We didn’t exactly have any ‘fancy’ clothes with us, so we opted to forego the $50 dinner in the castle’s restaurant and instead dined on soup and sandwiches in the bar downstairs. The soup was delicious, but the sandwiches were just white bread, a bit of mayonnaise and some dry chicken. Very unimpressive, especially for the price. We had been prepared to have a few drinks, but it was just us and a couple who, in my opinion, dearly needed to go back to their room so they could make out in private, hanging out in the bar, so we opted to save our money for our last couple of nights in Ireland (I know, I know, breaking the tradition of going out one night in each place -
terrible!).

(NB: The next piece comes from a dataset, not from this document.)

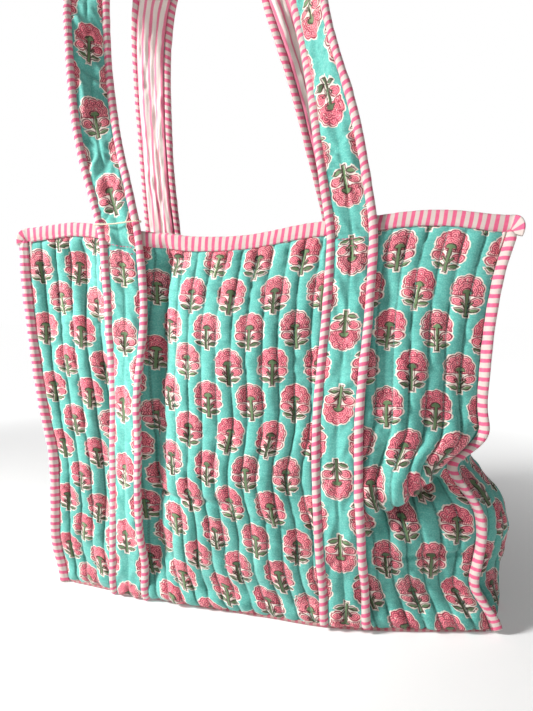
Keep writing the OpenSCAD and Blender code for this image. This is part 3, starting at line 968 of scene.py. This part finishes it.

Instead, we went outside (in the pitch blackness, I might add) to take what Jenn called “Blair Witch pictures”. We pretended that we were being chased by ghosts, we hid behind old stone walls, we made scared faces, and we succeeded in getting ourselves completely freaked out. Aww, we’re really just little girls at heart. Sorry to anyone who heard the screaming.
The next morning, we awoke to room service knocking on the door - you had the option of going downstairs to breakfast or submitting your order the night before and having it brought to your room. It was a no-brainer for us, and we were absolutely delighted with the spread that greeted us. Eggs on toast, bacon, sausages, croissants, fresh fruit, hot chocolate, tomato juice, orange juice, tea - and that was just a sampling of the options you had, all included in the price of the room. We’d come a long way from free toast and OJ in Galway, baby. We ate it all in bed, again, like princesses and enjoyed our last few hours at Kilkea.